# START OF Records for this task

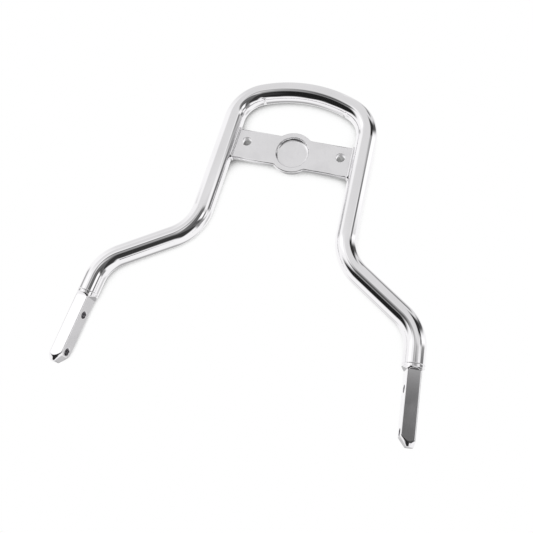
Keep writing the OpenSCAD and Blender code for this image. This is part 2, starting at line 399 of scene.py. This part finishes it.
# The plate's ends are hidden in the tube, this far short of its middle line.
plate_short = 5 * MM
upright_x = corner_point.x + (corner_point.y - plate_z) * math.tan(upright_lean)
plate_end = upright_x - plate_short
# The recess has a soft corner at its bottom, which runs in and rises by these.
edge_round, recess_run, recess_drop = 1.2 * MM, 3.5 * MM, 2 * MM
hollow_steps, boss_steps, edge_steps, corner_steps = 10, 28, 5, 10
hole_sides, recess_sides = 64, 96
print("plate ends at", round(plate_end / MM, 1), "mm, height", round(plate_z / MM, 1), "mm")


# %% Outlines of the plate at an inset
def arc(cx, cy, r, start, end, steps):
    """Points on an arc, from one angle to another, both ends included."""
    return [
        (cx + r * math.cos(start + (end - start) * i / steps),
         cy + r * math.sin(start + (end - start) * i / steps))
        for i in range(steps + 1)
    ]


def plate_outline(inset):
    """Anticlockwise outline of the plate, with hollow corners beside the boss."""
    top, boss, hollow = plate_h / 2 - inset, boss_r - inset, blend_r + inset
    reach = boss_r + blend_r
    rise = plate_h / 2 + blend_r
    side = math.sqrt(reach * reach - rise * rise)
    turn = math.atan2(rise, side)
    right = [(plate_end, top)]
    right += arc(side, rise, hollow, -math.pi / 2, turn - math.pi, hollow_steps)
    over_boss = arc(0, 0, boss, turn, math.pi - turn, boss_steps)
    left = [(-x, y) for x, y in reversed(right)]
    upper = right + over_boss[1:-1] + left
    return upper + [(-x, -y) for x, y in upper]


def circle(cx, cy, r, sides):
    return arc(cx, cy, r, 0, 2 * math.pi, sides)[:-1]


# %% Helpers that join rings into walls and fill flat faces
def ring_of(bm, points, depth):
    """A closed ring of vertices in the plate's plane, at a depth along Y."""
    return [bm.verts.new((x, depth, y + plate_z)) for x, y in points]


def wall(bm, rings):
    """Joins each ring to the next one with a smooth strip of faces."""
    for first, second in zip(rings, rings[1:]):
        for i in range(len(first)):
            j = (i + 1) % len(first)
            face = bm.faces.new((first[i], first[j], second[j], second[i]))
            face.smooth = True


def fill(bm, rings):
    """Fills the flat face inside the first ring and outside the others."""
    edges = [bm.edges.get((ring[i - 1], ring[i])) for ring in rings for i in range(len(ring))]
    made = bmesh.ops.triangle_fill(bm, use_beauty=True, use_dissolve=False, edges=edges)
    for face in made["geom"]:
        if isinstance(face, bmesh.types.BMFace):
            face.smooth = False


def quarter_round(r, steps):
    """(inset, depth) steps of a quarter round, from the flat face to the wall."""
    return [
        (r * (1 - math.sin(t)), r * (1 - math.cos(t)))
        for t in (math.pi / 2 * i / steps for i in range(steps + 1))
    ]


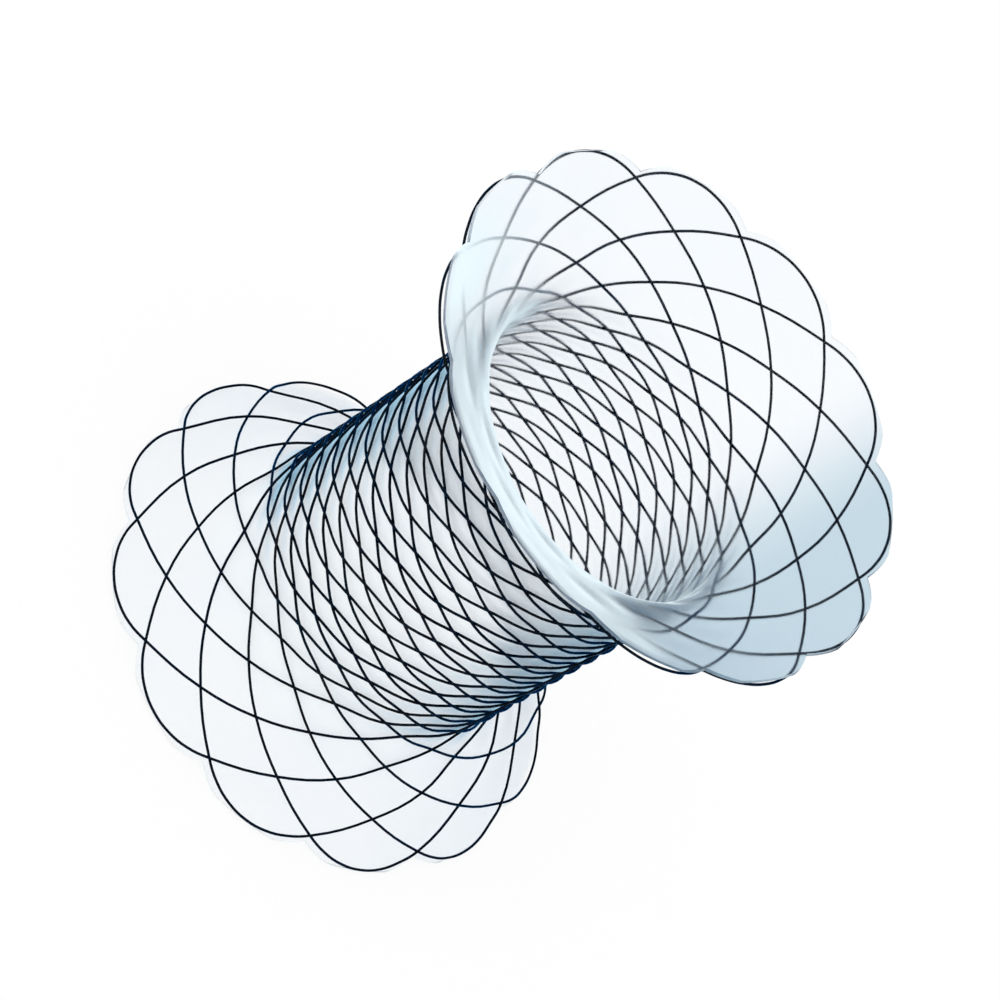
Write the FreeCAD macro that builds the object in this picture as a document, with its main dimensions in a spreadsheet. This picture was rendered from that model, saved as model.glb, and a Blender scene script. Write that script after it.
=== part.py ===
import FreeCAD, Part
import Sketcher
import math
import os

# Pseudocyst stent: a short braided tube between two wide trumpet flanges, covered inside by a thin film.
# Units are millimetres. The tube's axis is Z. It stands on the petal tips of its lower flange, at Z = 0.
# Pieces:
#   wire_frame      one nitinol wire, woven over and under itself into the whole braid and all the petals
#   silicone_cover  the moulded film that lines the braid, fills the petals and spans the valleys

doc = FreeCAD.newDocument("pseudocyst_stent")

# Driving sizes
sizes = doc.addObject("Spreadsheet::Sheet", "Sizes")
table = [
    ("body_radius", "8", "radius of the braid's middle surface in the straight body"),
    ("straight_half", "8.6", "half length of the straight body, up to where the flare starts"),
    ("flare_bend", "2.6", "bend radius of the braid's middle surface between body and flange"),
    ("flare_angle", "57", "angle of the flange cone from the axis, degrees"),
    ("valley_radius", "12.5", "radius where the wires of two neighbour petals cross"),
    ("petal_height", "0.8", "distance of a petal's tip outside that crossing, seen along the axis"),
    ("petals", "12", "petals in each flange"),
    ("body_row_gap", "0.68", "height between two rows of crossings in the body"),
    ("wire_diameter", "0.14", "thickness of the wire"),
    ("weave_clearance", "0.02", "gap between the two wires at a crossing"),
    ("end_gap", "0.03", "gap between the two ends of the wire"),
    ("film_thickness", "0.15", "wall of the film"),
    ("film_clearance", "0.07", "gap between the film and the innermost wires"),
    ("film_overhang", "0.2", "length of film past the wire at a petal tip, along the flange"),
    ("film_border", "0.12", "width of film outside the wire along a petal's flanks, seen along the axis"),
    ("valley_fillet", "4", "radius of the film's edge in the valley between two petals"),
]
for row, (alias, value, note) in enumerate(table, start=1):
    sizes.set("A%d" % row, alias)
    sizes.set("B%d" % row, value)
    sizes.set("C%d" % row, note)
    sizes.setAlias("B%d" % row, alias)
doc.recompute()


def size(alias):
    return float(sizes.get(alias))


body_radius = size("body_radius")
straight_half = size("straight_half")
flare_bend = size("flare_bend")
flare = math.radians(size("flare_angle"))
valley_radius = size("valley_radius")
tip_radius = valley_radius + size("petal_height")
petals = int(round(size("petals")))
row_gap = size("body_row_gap")
wire_radius = size("wire_diameter") / 2
half_step = math.pi / petals

# Expressions shared by the film's sketches
FLARE = "Sizes.flare_angle * 1 deg"
HALF_STEP = "(180 deg / Sizes.petals)"
OUT = "(Sizes.wire_diameter + Sizes.weave_clearance / 2 + Sizes.film_clearance)"
IN = "(" + OUT + " + Sizes.film_thickness)"
TIP = "(Sizes.valley_radius + Sizes.petal_height)"
CONE_START = "(Sizes.body_radius + Sizes.flare_bend * (1 - cos(" + FLARE + ")))"
TIP_HEIGHT = ("(Sizes.straight_half + Sizes.flare_bend * sin(" + FLARE + ")"
              " + (" + TIP + " - " + CONE_START + ") / tan(" + FLARE + "))")
RIM_HEIGHT = ("(" + TIP_HEIGHT + " + " + OUT + " * sin(" + FLARE + ")"
              " + Sizes.film_overhang * cos(" + FLARE + "))")
PETAL_CENTRE = ("((" + TIP + "^2 - Sizes.valley_radius^2)"
                " / (2 * (" + TIP + " - Sizes.valley_radius * cos(" + HALF_STEP + "))))")
PETAL_EDGE = "(" + TIP + " - " + PETAL_CENTRE + " + Sizes.film_border)"

film_out = 2 * wire_radius + size("weave_clearance") / 2 + size("film_clearance")
film_in = film_out + size("film_thickness")
cone_start = body_radius + flare_bend * (1 - math.cos(flare))
cone_height = straight_half + flare_bend * math.sin(flare)
tip_height = cone_height + (tip_radius - cone_start) / math.tan(flare)
rim_height = tip_height + film_out * math.sin(flare) + size("film_overhang") * math.cos(flare)
petal_centre = ((tip_radius ** 2 - valley_radius ** 2)
                / (2 * (tip_radius - valley_radius * math.cos(half_step))))
petal_radius = tip_radius - petal_centre
petal_edge = petal_radius + size("film_border")


# Film: half of the wall is turned about the axis, mirrored, and its two rims are cut to petals
def plane(body, role):
    for feature in body.Origin.OriginFeatures:
        if feature.Role == role:
            return feature
    raise ValueError(role)


def vec(x, y, z=0.0):
    return FreeCAD.Vector(x, y, z)


def new_sketch(body, name, role):
    sketch = body.newObject("Sketcher::SketchObject", name)
    sketch.AttachmentSupport = [(plane(body, role), "")]
    sketch.MapMode = "FlatFace"
    return sketch


def bind(sketch, constraint, expression):
    index = sketch.addConstraint(constraint)
    sketch.renameConstraint(index, "size_%d" % index)
    sketch.setExpression("Constraints.size_%d" % index, expression)
    return index


cover = doc.addObject("PartDesign::Body", "SiliconeCover")
cover.Label = "silicone_cover"

wall = new_sketch(cover, "WallProfile", "XZ_Plane")


# The bend between body and flange is drawn as flat strips that touch a guide circle on the side of the lumen
BEND_STRIPS = 2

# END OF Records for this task

*Short exercise*.
Find the lines containing "FreeCAD" and pull them out.

*Answer below*.
Write the FreeCAD macro that builds the object in this picture as a document, with its main dimensions in a spreadsheet. This picture was rendered from that model, saved as model.glb, and a Blender scene script. Write that script after it.
import FreeCAD, Part
doc = FreeCAD.newDocument("pseudocyst_stent")
    return FreeCAD.Vector(x, y, z)